**Task to carry out:** Your task is to copy the material exactly.

**Information shown:**
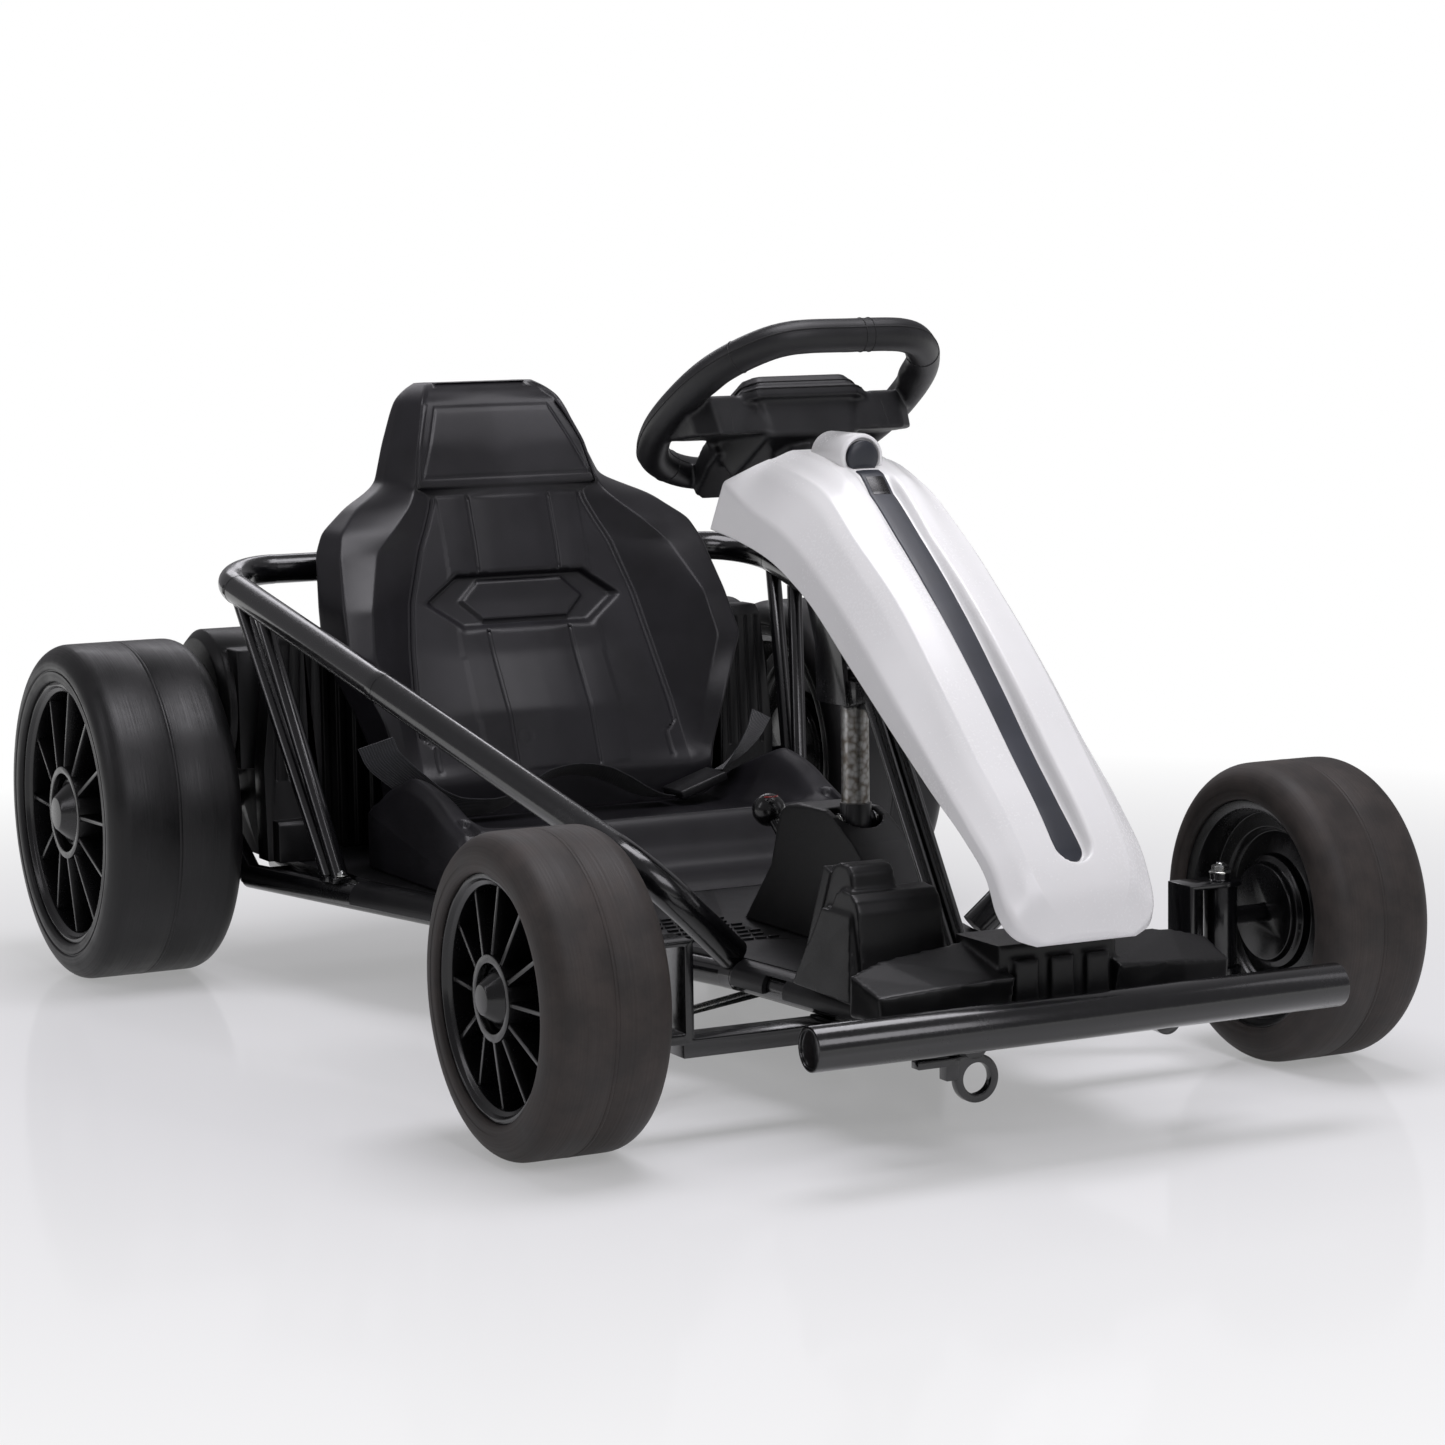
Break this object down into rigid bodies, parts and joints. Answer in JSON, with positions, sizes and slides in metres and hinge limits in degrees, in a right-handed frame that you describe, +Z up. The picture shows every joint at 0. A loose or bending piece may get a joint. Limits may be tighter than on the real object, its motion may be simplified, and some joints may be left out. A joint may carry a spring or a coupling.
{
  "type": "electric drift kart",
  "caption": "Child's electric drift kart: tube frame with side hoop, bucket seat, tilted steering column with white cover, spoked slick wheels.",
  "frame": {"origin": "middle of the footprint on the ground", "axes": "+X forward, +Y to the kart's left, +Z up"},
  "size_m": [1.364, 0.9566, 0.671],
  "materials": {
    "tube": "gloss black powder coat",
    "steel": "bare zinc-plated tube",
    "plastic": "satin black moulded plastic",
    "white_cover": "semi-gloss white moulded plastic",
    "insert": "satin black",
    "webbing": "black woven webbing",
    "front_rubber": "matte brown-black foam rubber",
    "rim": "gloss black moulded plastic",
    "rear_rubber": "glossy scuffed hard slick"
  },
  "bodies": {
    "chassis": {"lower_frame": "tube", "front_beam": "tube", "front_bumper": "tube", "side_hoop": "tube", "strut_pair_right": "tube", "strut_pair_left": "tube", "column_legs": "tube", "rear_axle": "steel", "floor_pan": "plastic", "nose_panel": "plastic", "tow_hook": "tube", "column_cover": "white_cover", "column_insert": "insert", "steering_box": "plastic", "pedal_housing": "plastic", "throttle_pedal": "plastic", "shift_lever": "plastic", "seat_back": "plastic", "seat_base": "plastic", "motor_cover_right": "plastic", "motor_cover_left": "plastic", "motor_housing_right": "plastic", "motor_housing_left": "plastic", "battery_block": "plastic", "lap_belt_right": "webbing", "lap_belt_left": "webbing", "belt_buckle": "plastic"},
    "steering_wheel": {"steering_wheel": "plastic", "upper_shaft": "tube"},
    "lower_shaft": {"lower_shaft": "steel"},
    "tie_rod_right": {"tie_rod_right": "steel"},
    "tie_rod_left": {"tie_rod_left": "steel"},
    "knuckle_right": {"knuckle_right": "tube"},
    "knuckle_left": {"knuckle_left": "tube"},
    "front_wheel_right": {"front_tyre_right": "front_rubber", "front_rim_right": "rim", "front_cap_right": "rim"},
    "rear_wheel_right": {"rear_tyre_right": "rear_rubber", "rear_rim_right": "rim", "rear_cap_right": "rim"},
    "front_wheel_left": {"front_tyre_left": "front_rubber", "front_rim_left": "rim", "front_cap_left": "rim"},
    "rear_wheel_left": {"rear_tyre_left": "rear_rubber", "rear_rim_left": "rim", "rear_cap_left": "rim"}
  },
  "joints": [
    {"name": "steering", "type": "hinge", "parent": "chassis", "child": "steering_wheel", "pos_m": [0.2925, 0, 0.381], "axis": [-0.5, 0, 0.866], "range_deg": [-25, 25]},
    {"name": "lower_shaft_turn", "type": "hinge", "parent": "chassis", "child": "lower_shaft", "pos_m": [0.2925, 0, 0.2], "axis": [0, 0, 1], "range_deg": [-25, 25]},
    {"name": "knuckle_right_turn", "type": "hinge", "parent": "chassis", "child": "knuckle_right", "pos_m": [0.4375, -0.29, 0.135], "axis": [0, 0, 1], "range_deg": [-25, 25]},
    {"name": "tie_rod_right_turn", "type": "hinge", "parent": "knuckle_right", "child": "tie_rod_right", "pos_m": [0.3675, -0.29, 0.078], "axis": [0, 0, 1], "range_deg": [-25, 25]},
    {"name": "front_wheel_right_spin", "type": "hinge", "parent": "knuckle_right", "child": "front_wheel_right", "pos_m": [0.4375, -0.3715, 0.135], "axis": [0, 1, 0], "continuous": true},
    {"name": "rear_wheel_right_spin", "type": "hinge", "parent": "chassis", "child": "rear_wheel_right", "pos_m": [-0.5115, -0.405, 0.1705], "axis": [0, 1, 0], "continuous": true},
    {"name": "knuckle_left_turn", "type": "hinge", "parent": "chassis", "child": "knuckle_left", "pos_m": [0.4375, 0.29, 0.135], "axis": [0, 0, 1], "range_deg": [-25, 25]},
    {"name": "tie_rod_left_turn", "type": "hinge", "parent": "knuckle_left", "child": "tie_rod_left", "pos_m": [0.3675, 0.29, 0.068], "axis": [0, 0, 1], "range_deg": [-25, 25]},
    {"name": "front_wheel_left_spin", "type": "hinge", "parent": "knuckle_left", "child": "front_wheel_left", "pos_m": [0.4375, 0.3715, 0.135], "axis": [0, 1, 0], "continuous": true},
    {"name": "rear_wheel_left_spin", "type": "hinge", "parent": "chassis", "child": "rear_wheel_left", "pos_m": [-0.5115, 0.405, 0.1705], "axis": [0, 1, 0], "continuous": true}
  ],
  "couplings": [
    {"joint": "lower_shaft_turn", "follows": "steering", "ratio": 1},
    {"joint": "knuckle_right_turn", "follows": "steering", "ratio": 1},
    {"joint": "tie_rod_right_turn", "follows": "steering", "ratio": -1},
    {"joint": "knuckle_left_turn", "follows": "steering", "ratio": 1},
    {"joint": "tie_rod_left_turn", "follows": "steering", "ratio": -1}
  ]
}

**Response:**
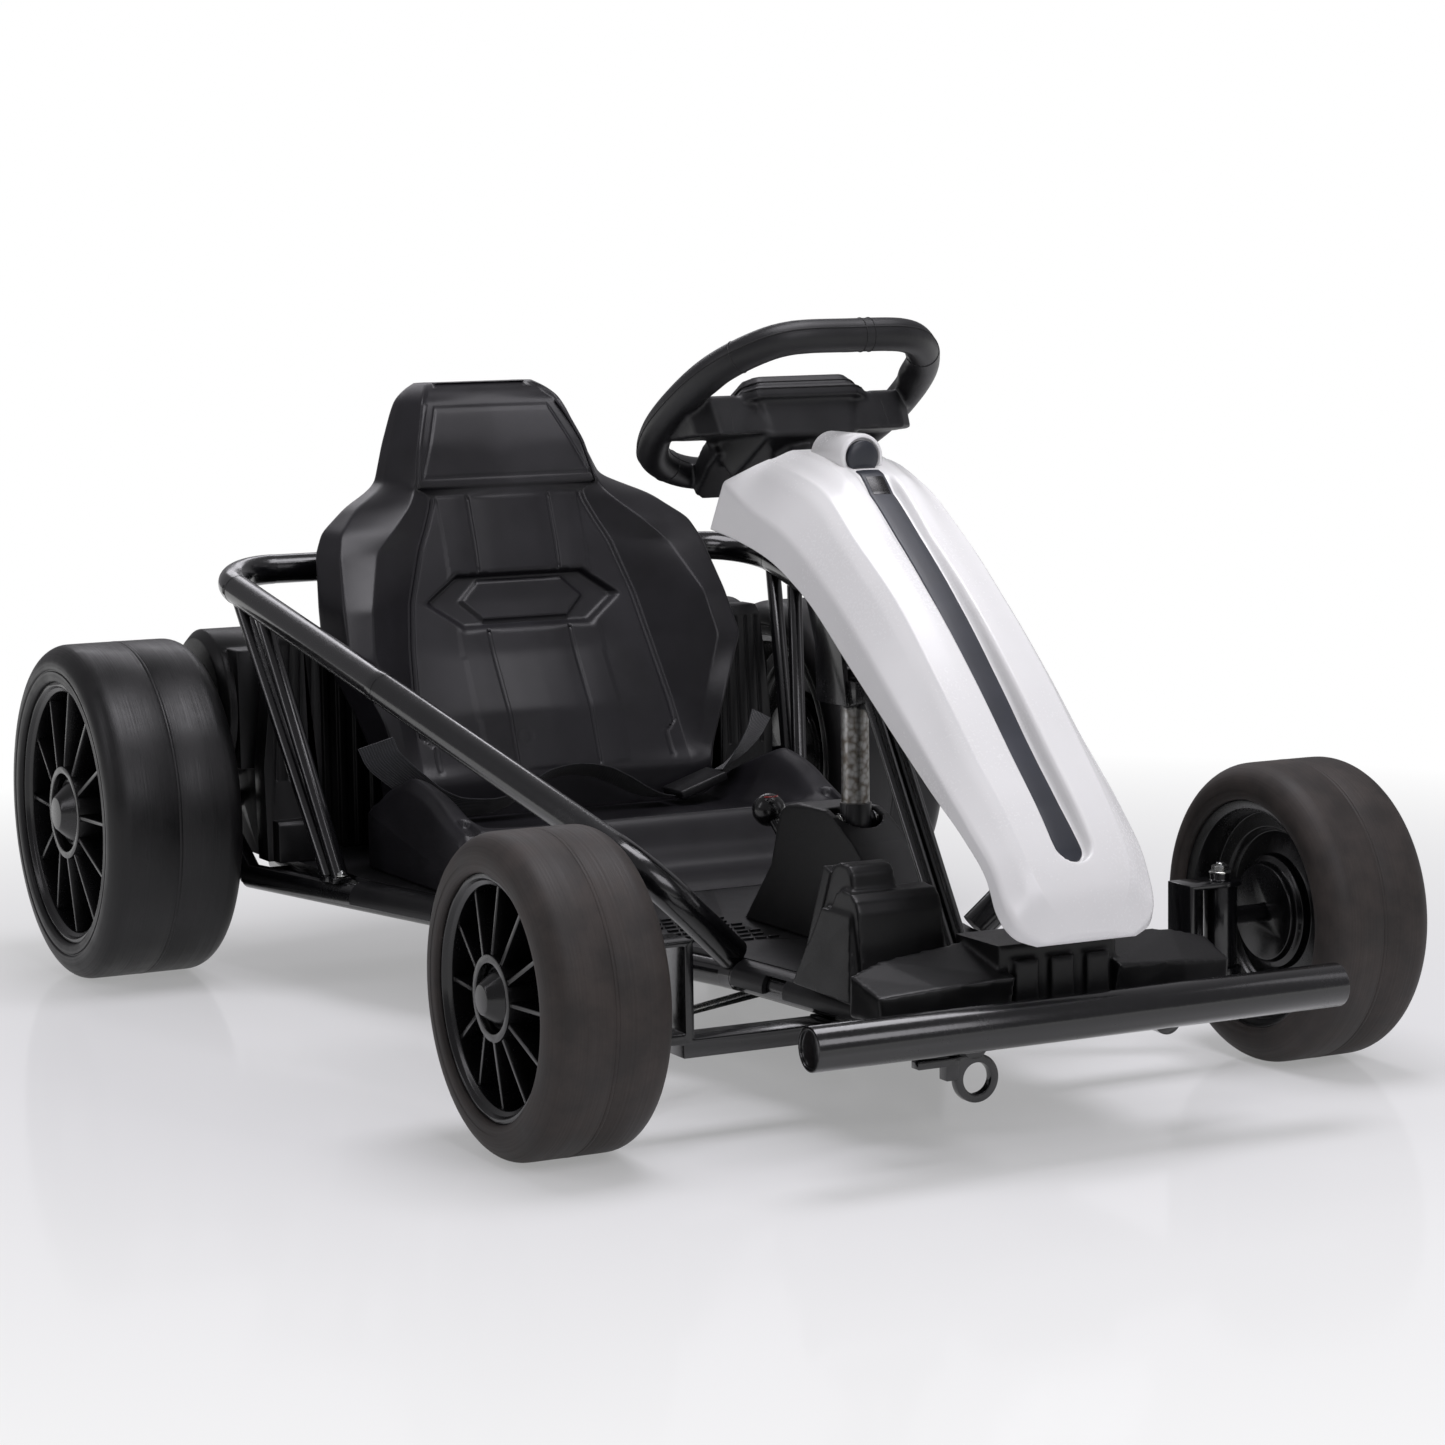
Break this object down into rigid bodies, parts and joints. Answer in JSON, with positions, sizes and slides in metres and hinge limits in degrees, in a right-handed frame that you describe, +Z up. The picture shows every joint at 0. A loose or bending piece may get a joint. Limits may be tighter than on the real object, its motion may be simplified, and some joints may be left out. A joint may carry a spring or a coupling.
{
  "type": "electric drift kart",
  "caption": "Child's electric drift kart: tube frame with side hoop, bucket seat, tilted steering column with white cover, spoked slick wheels.",
  "frame": {"origin": "middle of the footprint on the ground", "axes": "+X forward, +Y to the kart's left, +Z up"},
  "size_m": [1.364, 0.9566, 0.671],
  "materials": {
    "tube": "gloss black powder coat",
    "steel": "bare zinc-plated tube",
    "plastic": "satin black moulded plastic",
    "white_cover": "semi-gloss white moulded plastic",
    "insert": "satin black",
    "webbing": "black woven webbing",
    "front_rubber": "matte brown-black foam rubber",
    "rim": "gloss black moulded plastic",
    "rear_rubber": "glossy scuffed hard slick"
  },
  "bodies": {
    "chassis": {"lower_frame": "tube", "front_beam": "tube", "front_bumper": "tube", "side_hoop": "tube", "strut_pair_right": "tube", "strut_pair_left": "tube", "column_legs": "tube", "rear_axle": "steel", "floor_pan": "plastic", "nose_panel": "plastic", "tow_hook": "tube", "column_cover": "white_cover", "column_insert": "insert", "steering_box": "plastic", "pedal_housing": "plastic", "throttle_pedal": "plastic", "shift_lever": "plastic", "seat_back": "plastic", "seat_base": "plastic", "motor_cover_right": "plastic", "motor_cover_left": "plastic", "motor_housing_right": "plastic", "motor_housing_left": "plastic", "battery_block": "plastic", "lap_belt_right": "webbing", "lap_belt_left": "webbing", "belt_buckle": "plastic"},
    "steering_wheel": {"steering_wheel": "plastic", "upper_shaft": "tube"},
    "lower_shaft": {"lower_shaft": "steel"},
    "tie_rod_right": {"tie_rod_right": "steel"},
    "tie_rod_left": {"tie_rod_left": "steel"},
    "knuckle_right": {"knuckle_right": "tube"},
    "knuckle_left": {"knuckle_left": "tube"},
    "front_wheel_right": {"front_tyre_right": "front_rubber", "front_rim_right": "rim", "front_cap_right": "rim"},
    "rear_wheel_right": {"rear_tyre_right": "rear_rubber", "rear_rim_right": "rim", "rear_cap_right": "rim"},
    "front_wheel_left": {"front_tyre_left": "front_rubber", "front_rim_left": "rim", "front_cap_left": "rim"},
    "rear_wheel_left": {"rear_tyre_left": "rear_rubber", "rear_rim_left": "rim", "rear_cap_left": "rim"}
  },
  "joints": [
    {"name": "steering", "type": "hinge", "parent": "chassis", "child": "steering_wheel", "pos_m": [0.2925, 0, 0.381], "axis": [-0.5, 0, 0.866], "range_deg": [-25, 25]},
    {"name": "lower_shaft_turn", "type": "hinge", "parent": "chassis", "child": "lower_shaft", "pos_m": [0.2925, 0, 0.2], "axis": [0, 0, 1], "range_deg": [-25, 25]},
    {"name": "knuckle_right_turn", "type": "hinge", "parent": "chassis", "child": "knuckle_right", "pos_m": [0.4375, -0.29, 0.135], "axis": [0, 0, 1], "range_deg": [-25, 25]},
    {"name": "tie_rod_right_turn", "type": "hinge", "parent": "knuckle_right", "child": "tie_rod_right", "pos_m": [0.3675, -0.29, 0.078], "axis": [0, 0, 1], "range_deg": [-25, 25]},
    {"name": "front_wheel_right_spin", "type": "hinge", "parent": "knuckle_right", "child": "front_wheel_right", "pos_m": [0.4375, -0.3715, 0.135], "axis": [0, 1, 0], "continuous": true},
    {"name": "rear_wheel_right_spin", "type": "hinge", "parent": "chassis", "child": "rear_wheel_right", "pos_m": [-0.5115, -0.405, 0.1705], "axis": [0, 1, 0], "continuous": true},
    {"name": "knuckle_left_turn", "type": "hinge", "parent": "chassis", "child": "knuckle_left", "pos_m": [0.4375, 0.29, 0.135], "axis": [0, 0, 1], "range_deg": [-25, 25]},
    {"name": "tie_rod_left_turn", "type": "hinge", "parent": "knuckle_left", "child": "tie_rod_left", "pos_m": [0.3675, 0.29, 0.068], "axis": [0, 0, 1], "range_deg": [-25, 25]},
    {"name": "front_wheel_left_spin", "type": "hinge", "parent": "knuckle_left", "child": "front_wheel_left", "pos_m": [0.4375, 0.3715, 0.135], "axis": [0, 1, 0], "continuous": true},
    {"name": "rear_wheel_left_spin", "type": "hinge", "parent": "chassis", "child": "rear_wheel_left", "pos_m": [-0.5115, 0.405, 0.1705], "axis": [0, 1, 0], "continuous": true}
  ],
  "couplings": [
    {"joint": "lower_shaft_turn", "follows": "steering", "ratio": 1},
    {"joint": "knuckle_right_turn", "follows": "steering", "ratio": 1},
    {"joint": "tie_rod_right_turn", "follows": "steering", "ratio": -1},
    {"joint": "knuckle_left_turn", "follows": "steering", "ratio": 1},
    {"joint": "tie_rod_left_turn", "follows": "steering", "ratio": -1}
  ]
}